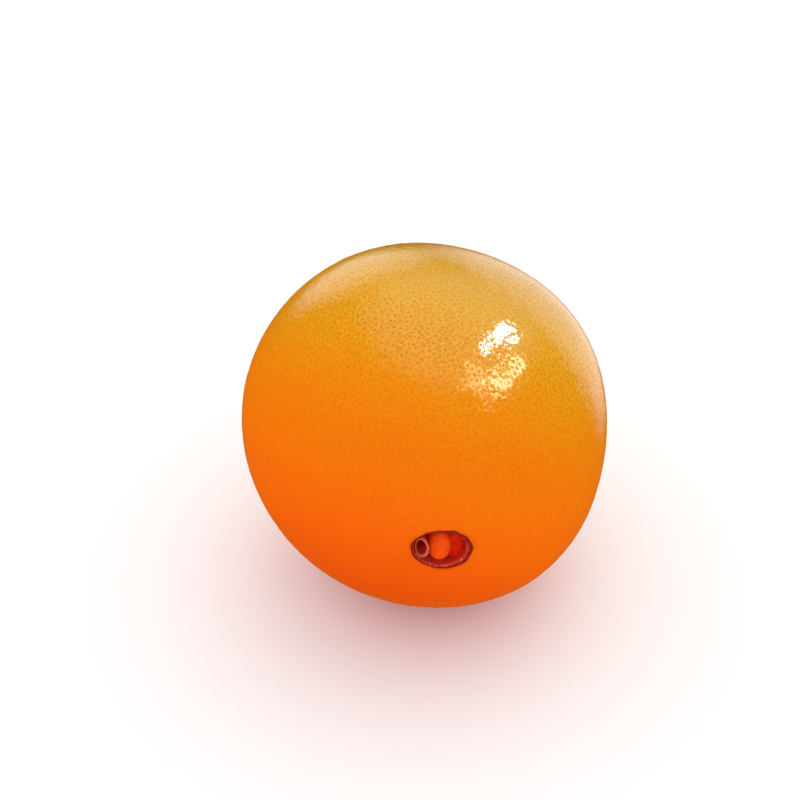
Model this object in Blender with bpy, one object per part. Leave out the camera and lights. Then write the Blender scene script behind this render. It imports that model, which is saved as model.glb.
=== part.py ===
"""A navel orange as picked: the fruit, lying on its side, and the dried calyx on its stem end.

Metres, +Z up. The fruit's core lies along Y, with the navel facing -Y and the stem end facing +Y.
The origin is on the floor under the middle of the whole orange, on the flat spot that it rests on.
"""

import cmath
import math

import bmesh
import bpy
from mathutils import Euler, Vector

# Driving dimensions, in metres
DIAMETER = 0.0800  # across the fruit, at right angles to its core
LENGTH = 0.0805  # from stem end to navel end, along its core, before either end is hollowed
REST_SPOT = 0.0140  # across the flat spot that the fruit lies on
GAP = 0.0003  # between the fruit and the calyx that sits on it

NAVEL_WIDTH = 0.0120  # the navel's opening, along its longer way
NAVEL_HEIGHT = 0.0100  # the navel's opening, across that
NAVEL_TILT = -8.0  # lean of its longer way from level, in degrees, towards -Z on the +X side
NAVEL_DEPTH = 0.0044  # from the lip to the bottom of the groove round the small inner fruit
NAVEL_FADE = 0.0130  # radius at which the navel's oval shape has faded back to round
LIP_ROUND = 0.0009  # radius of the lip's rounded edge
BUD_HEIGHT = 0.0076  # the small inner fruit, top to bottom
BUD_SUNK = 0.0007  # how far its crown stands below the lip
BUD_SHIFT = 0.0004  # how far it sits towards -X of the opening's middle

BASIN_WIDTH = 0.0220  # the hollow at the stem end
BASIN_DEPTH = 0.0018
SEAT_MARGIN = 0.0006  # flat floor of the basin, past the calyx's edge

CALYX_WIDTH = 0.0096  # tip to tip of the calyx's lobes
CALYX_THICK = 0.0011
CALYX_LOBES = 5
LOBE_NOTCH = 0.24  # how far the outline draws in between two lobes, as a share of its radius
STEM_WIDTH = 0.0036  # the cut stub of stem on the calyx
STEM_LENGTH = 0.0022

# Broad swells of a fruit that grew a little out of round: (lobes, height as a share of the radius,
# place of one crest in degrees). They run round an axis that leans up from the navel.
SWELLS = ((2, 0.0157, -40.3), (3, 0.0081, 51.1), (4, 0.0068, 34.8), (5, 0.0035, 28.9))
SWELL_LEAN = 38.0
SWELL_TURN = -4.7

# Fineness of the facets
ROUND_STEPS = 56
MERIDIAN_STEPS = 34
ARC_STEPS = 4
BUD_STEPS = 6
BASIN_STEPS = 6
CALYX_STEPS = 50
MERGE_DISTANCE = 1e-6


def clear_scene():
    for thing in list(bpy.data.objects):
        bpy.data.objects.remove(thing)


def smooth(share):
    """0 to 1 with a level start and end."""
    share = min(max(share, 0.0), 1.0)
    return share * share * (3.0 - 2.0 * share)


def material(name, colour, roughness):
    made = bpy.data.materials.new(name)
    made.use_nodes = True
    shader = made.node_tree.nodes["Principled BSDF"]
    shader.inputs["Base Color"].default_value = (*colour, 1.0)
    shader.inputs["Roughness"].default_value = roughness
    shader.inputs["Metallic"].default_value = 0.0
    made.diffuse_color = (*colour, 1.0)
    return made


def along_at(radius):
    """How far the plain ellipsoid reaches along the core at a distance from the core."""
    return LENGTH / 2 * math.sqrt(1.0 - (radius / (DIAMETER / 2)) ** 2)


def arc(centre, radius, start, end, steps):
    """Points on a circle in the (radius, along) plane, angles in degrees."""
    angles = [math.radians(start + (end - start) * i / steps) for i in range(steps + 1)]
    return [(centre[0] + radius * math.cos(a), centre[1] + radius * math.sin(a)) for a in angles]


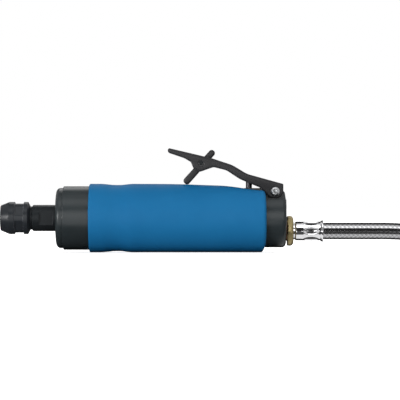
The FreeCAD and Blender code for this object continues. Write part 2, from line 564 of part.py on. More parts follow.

• **WRITTEN REQUEST**: Repeat the preceding lines exactly, please, every one of them.

• **FINISHED ANSWER**:
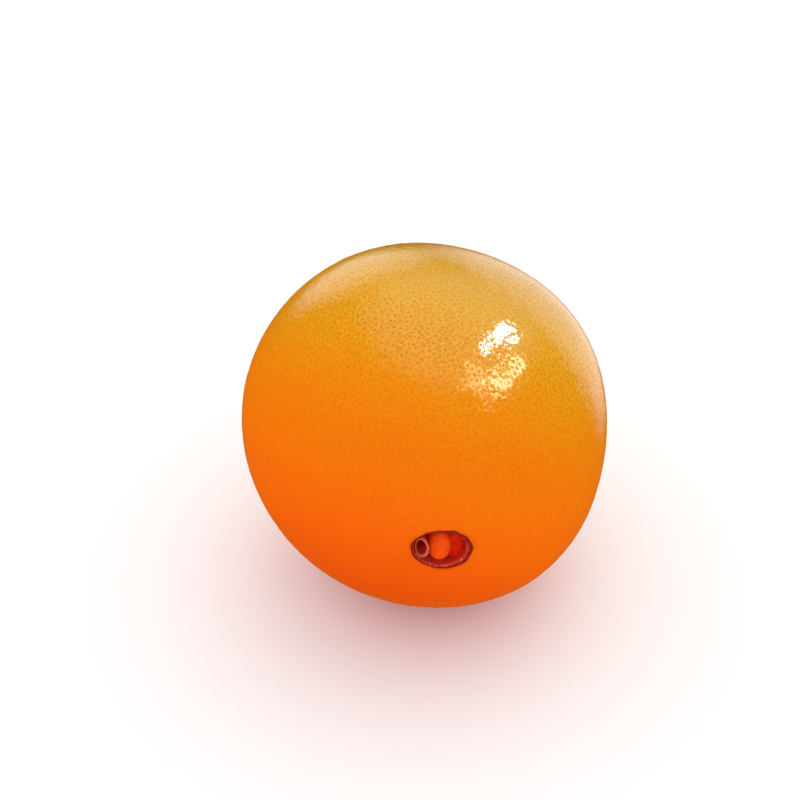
Model this object in Blender with bpy, one object per part. Leave out the camera and lights. Then write the Blender scene script behind this render. It imports that model, which is saved as model.glb.
=== part.py ===
"""A navel orange as picked: the fruit, lying on its side, and the dried calyx on its stem end.

Metres, +Z up. The fruit's core lies along Y, with the navel facing -Y and the stem end facing +Y.
The origin is on the floor under the middle of the whole orange, on the flat spot that it rests on.
"""

import cmath
import math

import bmesh
import bpy
from mathutils import Euler, Vector

# Driving dimensions, in metres
DIAMETER = 0.0800  # across the fruit, at right angles to its core
LENGTH = 0.0805  # from stem end to navel end, along its core, before either end is hollowed
REST_SPOT = 0.0140  # across the flat spot that the fruit lies on
GAP = 0.0003  # between the fruit and the calyx that sits on it

NAVEL_WIDTH = 0.0120  # the navel's opening, along its longer way
NAVEL_HEIGHT = 0.0100  # the navel's opening, across that
NAVEL_TILT = -8.0  # lean of its longer way from level, in degrees, towards -Z on the +X side
NAVEL_DEPTH = 0.0044  # from the lip to the bottom of the groove round the small inner fruit
NAVEL_FADE = 0.0130  # radius at which the navel's oval shape has faded back to round
LIP_ROUND = 0.0009  # radius of the lip's rounded edge
BUD_HEIGHT = 0.0076  # the small inner fruit, top to bottom
BUD_SUNK = 0.0007  # how far its crown stands below the lip
BUD_SHIFT = 0.0004  # how far it sits towards -X of the opening's middle

BASIN_WIDTH = 0.0220  # the hollow at the stem end
BASIN_DEPTH = 0.0018
SEAT_MARGIN = 0.0006  # flat floor of the basin, past the calyx's edge

CALYX_WIDTH = 0.0096  # tip to tip of the calyx's lobes
CALYX_THICK = 0.0011
CALYX_LOBES = 5
LOBE_NOTCH = 0.24  # how far the outline draws in between two lobes, as a share of its radius
STEM_WIDTH = 0.0036  # the cut stub of stem on the calyx
STEM_LENGTH = 0.0022

# Broad swells of a fruit that grew a little out of round: (lobes, height as a share of the radius,
# place of one crest in degrees). They run round an axis that leans up from the navel.
SWELLS = ((2, 0.0157, -40.3), (3, 0.0081, 51.1), (4, 0.0068, 34.8), (5, 0.0035, 28.9))
SWELL_LEAN = 38.0
SWELL_TURN = -4.7

# Fineness of the facets
ROUND_STEPS = 56
MERIDIAN_STEPS = 34
ARC_STEPS = 4
BUD_STEPS = 6
BASIN_STEPS = 6
CALYX_STEPS = 50
MERGE_DISTANCE = 1e-6


def clear_scene():
    for thing in list(bpy.data.objects):
        bpy.data.objects.remove(thing)


def smooth(share):
    """0 to 1 with a level start and end."""
    share = min(max(share, 0.0), 1.0)
    return share * share * (3.0 - 2.0 * share)


def material(name, colour, roughness):
    made = bpy.data.materials.new(name)
    made.use_nodes = True
    shader = made.node_tree.nodes["Principled BSDF"]
    shader.inputs["Base Color"].default_value = (*colour, 1.0)
    shader.inputs["Roughness"].default_value = roughness
    shader.inputs["Metallic"].default_value = 0.0
    made.diffuse_color = (*colour, 1.0)
    return made


def along_at(radius):
    """How far the plain ellipsoid reaches along the core at a distance from the core."""
    return LENGTH / 2 * math.sqrt(1.0 - (radius / (DIAMETER / 2)) ** 2)


def arc(centre, radius, start, end, steps):
    """Points on a circle in the (radius, along) plane, angles in degrees."""
    angles = [math.radians(start + (end - start) * i / steps) for i in range(steps + 1)]
    return [(centre[0] + radius * math.cos(a), centre[1] + radius * math.sin(a)) for a in angles]


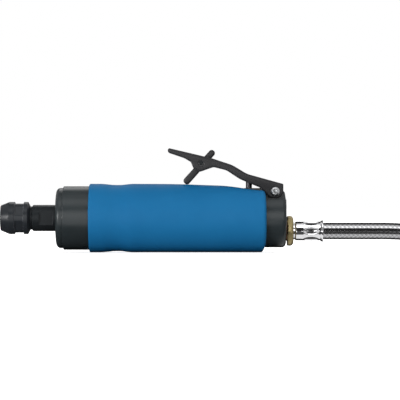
The FreeCAD and Blender code for this object continues. Write part 2, from line 564 of part.py on. More parts follow.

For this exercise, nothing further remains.